» **SHORT EXERCISE**
Write out the whole of the material exactly.

» **SUPPLIED DATA**

========================================================================

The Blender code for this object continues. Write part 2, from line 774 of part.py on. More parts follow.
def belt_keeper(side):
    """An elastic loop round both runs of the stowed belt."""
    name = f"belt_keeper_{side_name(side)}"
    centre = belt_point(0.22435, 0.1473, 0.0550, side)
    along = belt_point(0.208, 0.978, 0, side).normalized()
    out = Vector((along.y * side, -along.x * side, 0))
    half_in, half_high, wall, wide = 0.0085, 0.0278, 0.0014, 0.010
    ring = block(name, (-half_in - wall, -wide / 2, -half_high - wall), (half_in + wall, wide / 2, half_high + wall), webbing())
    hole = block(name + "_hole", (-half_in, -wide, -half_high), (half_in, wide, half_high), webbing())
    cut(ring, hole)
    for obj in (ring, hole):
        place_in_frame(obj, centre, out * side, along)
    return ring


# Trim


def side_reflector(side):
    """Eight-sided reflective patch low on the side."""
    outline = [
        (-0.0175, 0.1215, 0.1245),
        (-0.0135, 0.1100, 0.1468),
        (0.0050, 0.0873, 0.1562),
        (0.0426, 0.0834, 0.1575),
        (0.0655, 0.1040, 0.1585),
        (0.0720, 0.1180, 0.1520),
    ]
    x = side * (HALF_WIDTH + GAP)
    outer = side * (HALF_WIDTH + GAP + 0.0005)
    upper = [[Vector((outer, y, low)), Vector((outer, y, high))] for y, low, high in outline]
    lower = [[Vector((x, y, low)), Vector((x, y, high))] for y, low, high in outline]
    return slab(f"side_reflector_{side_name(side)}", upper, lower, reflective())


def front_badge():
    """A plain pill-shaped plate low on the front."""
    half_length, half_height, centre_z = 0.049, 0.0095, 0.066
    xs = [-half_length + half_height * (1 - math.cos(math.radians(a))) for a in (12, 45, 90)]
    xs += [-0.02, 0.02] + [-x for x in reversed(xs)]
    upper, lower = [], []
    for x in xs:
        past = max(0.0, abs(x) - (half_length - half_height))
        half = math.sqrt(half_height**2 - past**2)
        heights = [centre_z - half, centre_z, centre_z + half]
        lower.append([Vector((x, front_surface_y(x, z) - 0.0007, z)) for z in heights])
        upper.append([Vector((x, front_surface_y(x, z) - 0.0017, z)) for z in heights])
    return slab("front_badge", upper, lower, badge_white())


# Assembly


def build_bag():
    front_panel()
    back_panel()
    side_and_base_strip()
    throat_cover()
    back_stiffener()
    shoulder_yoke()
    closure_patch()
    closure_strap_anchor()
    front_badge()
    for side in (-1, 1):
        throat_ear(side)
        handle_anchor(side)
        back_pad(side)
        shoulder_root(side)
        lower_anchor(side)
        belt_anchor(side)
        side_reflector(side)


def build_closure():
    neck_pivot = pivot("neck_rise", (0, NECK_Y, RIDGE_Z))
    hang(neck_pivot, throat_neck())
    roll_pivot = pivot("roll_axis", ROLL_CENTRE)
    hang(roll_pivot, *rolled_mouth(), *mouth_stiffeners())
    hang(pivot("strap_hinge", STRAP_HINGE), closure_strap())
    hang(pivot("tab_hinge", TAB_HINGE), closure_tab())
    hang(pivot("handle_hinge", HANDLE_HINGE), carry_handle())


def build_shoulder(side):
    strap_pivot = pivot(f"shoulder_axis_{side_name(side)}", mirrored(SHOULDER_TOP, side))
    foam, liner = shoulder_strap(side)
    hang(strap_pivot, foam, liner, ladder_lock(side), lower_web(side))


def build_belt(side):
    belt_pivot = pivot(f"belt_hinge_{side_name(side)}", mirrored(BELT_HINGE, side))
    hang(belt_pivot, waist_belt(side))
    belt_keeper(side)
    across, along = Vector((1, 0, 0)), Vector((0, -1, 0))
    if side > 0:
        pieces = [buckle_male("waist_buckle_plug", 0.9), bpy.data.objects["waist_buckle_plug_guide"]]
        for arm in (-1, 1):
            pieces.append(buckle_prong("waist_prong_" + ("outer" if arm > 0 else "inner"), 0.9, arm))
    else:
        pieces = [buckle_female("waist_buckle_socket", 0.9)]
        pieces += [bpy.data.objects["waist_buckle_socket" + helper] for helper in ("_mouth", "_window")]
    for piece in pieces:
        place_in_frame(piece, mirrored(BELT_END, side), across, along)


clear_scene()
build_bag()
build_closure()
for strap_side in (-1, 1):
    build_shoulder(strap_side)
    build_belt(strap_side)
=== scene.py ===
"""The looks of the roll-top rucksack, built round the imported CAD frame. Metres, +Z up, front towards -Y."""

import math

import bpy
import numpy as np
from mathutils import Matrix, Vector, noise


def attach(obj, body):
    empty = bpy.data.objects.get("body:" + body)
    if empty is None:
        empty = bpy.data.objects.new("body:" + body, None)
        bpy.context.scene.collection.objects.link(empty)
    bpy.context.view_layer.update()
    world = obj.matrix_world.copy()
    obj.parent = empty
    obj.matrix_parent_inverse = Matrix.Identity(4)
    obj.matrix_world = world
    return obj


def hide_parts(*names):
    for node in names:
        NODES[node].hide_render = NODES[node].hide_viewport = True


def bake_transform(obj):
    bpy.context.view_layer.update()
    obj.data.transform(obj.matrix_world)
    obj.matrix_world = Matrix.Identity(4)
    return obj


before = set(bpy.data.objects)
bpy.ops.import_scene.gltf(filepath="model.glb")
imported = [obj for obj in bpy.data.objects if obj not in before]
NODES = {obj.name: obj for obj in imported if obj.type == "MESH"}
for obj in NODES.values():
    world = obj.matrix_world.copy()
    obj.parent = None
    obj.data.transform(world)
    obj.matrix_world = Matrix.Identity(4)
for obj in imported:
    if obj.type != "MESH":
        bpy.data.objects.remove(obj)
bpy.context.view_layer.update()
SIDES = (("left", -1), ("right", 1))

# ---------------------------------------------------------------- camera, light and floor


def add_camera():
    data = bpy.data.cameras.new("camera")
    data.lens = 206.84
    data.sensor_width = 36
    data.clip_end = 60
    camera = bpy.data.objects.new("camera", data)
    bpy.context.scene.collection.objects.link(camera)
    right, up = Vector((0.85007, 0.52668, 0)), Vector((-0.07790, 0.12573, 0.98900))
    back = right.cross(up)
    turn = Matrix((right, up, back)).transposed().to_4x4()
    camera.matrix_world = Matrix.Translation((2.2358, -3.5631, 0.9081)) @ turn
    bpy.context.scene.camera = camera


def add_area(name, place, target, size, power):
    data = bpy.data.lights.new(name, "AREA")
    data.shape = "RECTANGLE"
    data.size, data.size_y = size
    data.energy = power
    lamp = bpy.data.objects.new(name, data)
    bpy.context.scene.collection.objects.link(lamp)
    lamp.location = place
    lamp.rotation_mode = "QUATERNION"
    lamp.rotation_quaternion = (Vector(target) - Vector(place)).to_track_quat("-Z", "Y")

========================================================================

» **ANSWER TO THIS PROBLEM**
The Blender code for this object continues. Write part 2, from line 774 of part.py on. More parts follow.
def belt_keeper(side):
    """An elastic loop round both runs of the stowed belt."""
    name = f"belt_keeper_{side_name(side)}"
    centre = belt_point(0.22435, 0.1473, 0.0550, side)
    along = belt_point(0.208, 0.978, 0, side).normalized()
    out = Vector((along.y * side, -along.x * side, 0))
    half_in, half_high, wall, wide = 0.0085, 0.0278, 0.0014, 0.010
    ring = block(name, (-half_in - wall, -wide / 2, -half_high - wall), (half_in + wall, wide / 2, half_high + wall), webbing())
    hole = block(name + "_hole", (-half_in, -wide, -half_high), (half_in, wide, half_high), webbing())
    cut(ring, hole)
    for obj in (ring, hole):
        place_in_frame(obj, centre, out * side, along)
    return ring


# Trim


def side_reflector(side):
    """Eight-sided reflective patch low on the side."""
    outline = [
        (-0.0175, 0.1215, 0.1245),
        (-0.0135, 0.1100, 0.1468),
        (0.0050, 0.0873, 0.1562),
        (0.0426, 0.0834, 0.1575),
        (0.0655, 0.1040, 0.1585),
        (0.0720, 0.1180, 0.1520),
    ]
    x = side * (HALF_WIDTH + GAP)
    outer = side * (HALF_WIDTH + GAP + 0.0005)
    upper = [[Vector((outer, y, low)), Vector((outer, y, high))] for y, low, high in outline]
    lower = [[Vector((x, y, low)), Vector((x, y, high))] for y, low, high in outline]
    return slab(f"side_reflector_{side_name(side)}", upper, lower, reflective())


def front_badge():
    """A plain pill-shaped plate low on the front."""
    half_length, half_height, centre_z = 0.049, 0.0095, 0.066
    xs = [-half_length + half_height * (1 - math.cos(math.radians(a))) for a in (12, 45, 90)]
    xs += [-0.02, 0.02] + [-x for x in reversed(xs)]
    upper, lower = [], []
    for x in xs:
        past = max(0.0, abs(x) - (half_length - half_height))
        half = math.sqrt(half_height**2 - past**2)
        heights = [centre_z - half, centre_z, centre_z + half]
        lower.append([Vector((x, front_surface_y(x, z) - 0.0007, z)) for z in heights])
        upper.append([Vector((x, front_surface_y(x, z) - 0.0017, z)) for z in heights])
    return slab("front_badge", upper, lower, badge_white())


# Assembly


def build_bag():
    front_panel()
    back_panel()
    side_and_base_strip()
    throat_cover()
    back_stiffener()
    shoulder_yoke()
    closure_patch()
    closure_strap_anchor()
    front_badge()
    for side in (-1, 1):
        throat_ear(side)
        handle_anchor(side)
        back_pad(side)
        shoulder_root(side)
        lower_anchor(side)
        belt_anchor(side)
        side_reflector(side)


def build_closure():
    neck_pivot = pivot("neck_rise", (0, NECK_Y, RIDGE_Z))
    hang(neck_pivot, throat_neck())
    roll_pivot = pivot("roll_axis", ROLL_CENTRE)
    hang(roll_pivot, *rolled_mouth(), *mouth_stiffeners())
    hang(pivot("strap_hinge", STRAP_HINGE), closure_strap())
    hang(pivot("tab_hinge", TAB_HINGE), closure_tab())
    hang(pivot("handle_hinge", HANDLE_HINGE), carry_handle())


def build_shoulder(side):
    strap_pivot = pivot(f"shoulder_axis_{side_name(side)}", mirrored(SHOULDER_TOP, side))
    foam, liner = shoulder_strap(side)
    hang(strap_pivot, foam, liner, ladder_lock(side), lower_web(side))


def build_belt(side):
    belt_pivot = pivot(f"belt_hinge_{side_name(side)}", mirrored(BELT_HINGE, side))
    hang(belt_pivot, waist_belt(side))
    belt_keeper(side)
    across, along = Vector((1, 0, 0)), Vector((0, -1, 0))
    if side > 0:
        pieces = [buckle_male("waist_buckle_plug", 0.9), bpy.data.objects["waist_buckle_plug_guide"]]
        for arm in (-1, 1):
            pieces.append(buckle_prong("waist_prong_" + ("outer" if arm > 0 else "inner"), 0.9, arm))
    else:
        pieces = [buckle_female("waist_buckle_socket", 0.9)]
        pieces += [bpy.data.objects["waist_buckle_socket" + helper] for helper in ("_mouth", "_window")]
    for piece in pieces:
        place_in_frame(piece, mirrored(BELT_END, side), across, along)


clear_scene()
build_bag()
build_closure()
for strap_side in (-1, 1):
    build_shoulder(strap_side)
    build_belt(strap_side)
=== scene.py ===
"""The looks of the roll-top rucksack, built round the imported CAD frame. Metres, +Z up, front towards -Y."""

import math

import bpy
import numpy as np
from mathutils import Matrix, Vector, noise


def attach(obj, body):
    empty = bpy.data.objects.get("body:" + body)
    if empty is None:
        empty = bpy.data.objects.new("body:" + body, None)
        bpy.context.scene.collection.objects.link(empty)
    bpy.context.view_layer.update()
    world = obj.matrix_world.copy()
    obj.parent = empty
    obj.matrix_parent_inverse = Matrix.Identity(4)
    obj.matrix_world = world
    return obj


def hide_parts(*names):
    for node in names:
        NODES[node].hide_render = NODES[node].hide_viewport = True


def bake_transform(obj):
    bpy.context.view_layer.update()
    obj.data.transform(obj.matrix_world)
    obj.matrix_world = Matrix.Identity(4)
    return obj


before = set(bpy.data.objects)
bpy.ops.import_scene.gltf(filepath="model.glb")
imported = [obj for obj in bpy.data.objects if obj not in before]
NODES = {obj.name: obj for obj in imported if obj.type == "MESH"}
for obj in NODES.values():
    world = obj.matrix_world.copy()
    obj.parent = None
    obj.data.transform(world)
    obj.matrix_world = Matrix.Identity(4)
for obj in imported:
    if obj.type != "MESH":
        bpy.data.objects.remove(obj)
bpy.context.view_layer.update()
SIDES = (("left", -1), ("right", 1))

# ---------------------------------------------------------------- camera, light and floor


def add_camera():
    data = bpy.data.cameras.new("camera")
    data.lens = 206.84
    data.sensor_width = 36
    data.clip_end = 60
    camera = bpy.data.objects.new("camera", data)
    bpy.context.scene.collection.objects.link(camera)
    right, up = Vector((0.85007, 0.52668, 0)), Vector((-0.07790, 0.12573, 0.98900))
    back = right.cross(up)
    turn = Matrix((right, up, back)).transposed().to_4x4()
    camera.matrix_world = Matrix.Translation((2.2358, -3.5631, 0.9081)) @ turn
    bpy.context.scene.camera = camera


def add_area(name, place, target, size, power):
    data = bpy.data.lights.new(name, "AREA")
    data.shape = "RECTANGLE"
    data.size, data.size_y = size
    data.energy = power
    lamp = bpy.data.objects.new(name, data)
    bpy.context.scene.collection.objects.link(lamp)
    lamp.location = place
    lamp.rotation_mode = "QUATERNION"
    lamp.rotation_quaternion = (Vector(target) - Vector(place)).to_track_quat("-Z", "Y")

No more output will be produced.